-- begin GIVEN INFORMATION --

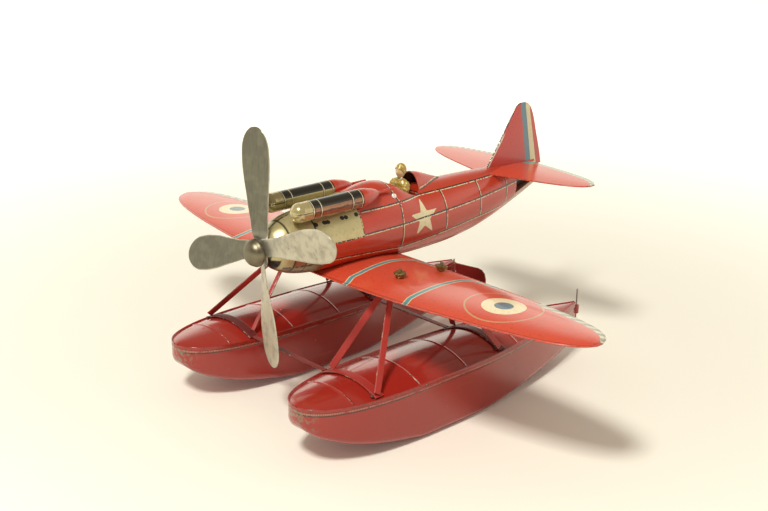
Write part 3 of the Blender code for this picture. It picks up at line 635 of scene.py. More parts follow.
def near_rim(table, reach, station):
    """Distance in from a plate's leading edge, trailing edge or tip."""
    edge = np.minimum(station - fair(table, reach, 1), fair(table, reach, 2) - station)
    return np.minimum(edge, (table[-1][0] - reach) * 1.4)

tail_print, tree, shader = new_material("tail print")
behind = marked("behind")
along = marked("along")
dashes = step(number("SINE", number("ADD", along, times(behind, 0.9))), -0.3, 0.3)
strip = over(dashes, (0.26, 0.36, 0.26, 1), (0.58, 0.60, 0.42, 1))
tone = over(step(behind, 7.0, 6.5), WING_RED, strip)
near_fin = times(step(along, 16.0, 12.0), step(behind, 14.0, 12.0))
tone = over(near_fin, tone, (0.14, 0.34, 0.33, 1))
lacquer(tone, wear=times(step(marked("rim"), 1.5, 0.2), 0.72), coat=0.25)
for side, sign in SIDES.items():
    plate = skin(f"tailplane_skin_{side}", plate_surface(
        TAIL, 60, 40, lambda reach, station, offset: points(sign * reach, station, TAIL_HEIGHT + offset)))
    x, station, z = places(plate)
    far = np.abs(x)
    mark(plate, behind=np.where(z > TAIL_HEIGHT, fair(TAIL, far, 2) - station, NO_MARK), along=far,
         rim=near_rim(TAIL, far, station))
    finish_piece(plate, tail_print, "red_wing_enamel", f"tailplane_{side}")

fin = skin("fin_skin", plate_surface(
    FIN, 70, 40, lambda reach, station, offset: points(offset, station, reach)))
x, station, z = places(fin)
mark(fin, **{name: station - np.interp(z, *line) for name, line in FIN_BANDS.items()},
     fore=station - fair(FIN, z, 1), rim=near_rim(FIN, z, station), height=z)
FIN_RED = (0.50, 0.040, 0.028, 1)
fin_print, tree, shader = new_material("fin print")
tone = FIN_RED
for name, colour in (("blue_from", (0.095, 0.20, 0.26, 1)), ("cream_from", (0.66, 0.58, 0.34, 1)),
                     ("red_from", FIN_RED)):
    tone = over(step(marked(name), -0.2, 0.2), tone, colour)
fore = marked("fore")
# Pale bare fold along the lower leading edge, made bright there also as a painted highlight.
white_edge = times(step(fore, 3.0, 2.6), step(marked("height"), 205.0, 198.0))
tone = over(white_edge, tone, (0.80, 0.75, 0.62, 1))
tone = over(times(step(fore, 1.3, 1.0), step(cloud(420, 1), 0.42, 0.52)), tone, PRINT_BLACK)
lacquer(tone, wear=times(step(marked("rim"), 1.5, 0.2), 0.62), coat=0.3)
finish_piece(fin, fin_print, "red_body_enamel", "fin")


# ---- Floats -----------------------------------------------------------------------------------
# Each float is a boat-shaped tin hull with upright sides and rounded bilges, closed by a cambered deck
# whose edge is rolled over the hull. A folded seam runs a little below the rim, and four ribs are
# pressed across the deck.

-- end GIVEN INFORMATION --

** SET TASK **
Each line from the start of the listing above through the line containing "return np.minimum(edge, (table[-1][0]" should be copied exactly, please, with no other lines added.

** EXERCISE SOLUTION **
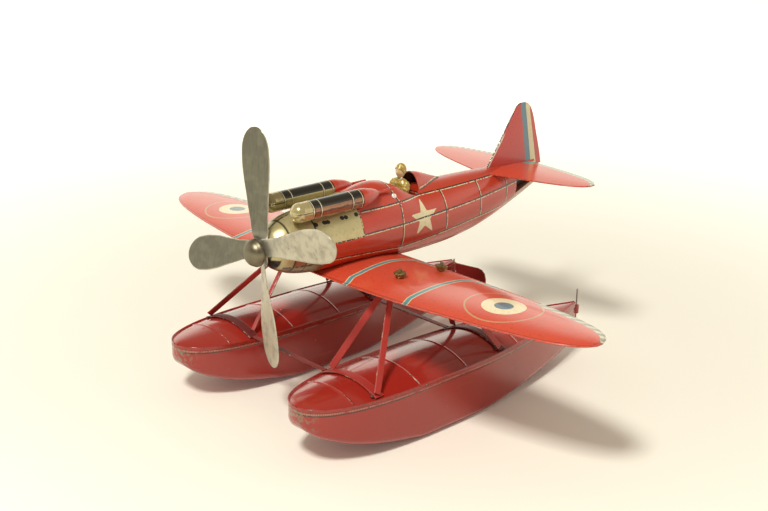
Write part 3 of the Blender code for this picture. It picks up at line 635 of scene.py. More parts follow.
def near_rim(table, reach, station):
    """Distance in from a plate's leading edge, trailing edge or tip."""
    edge = np.minimum(station - fair(table, reach, 1), fair(table, reach, 2) - station)
    return np.minimum(edge, (table[-1][0] - reach) * 1.4)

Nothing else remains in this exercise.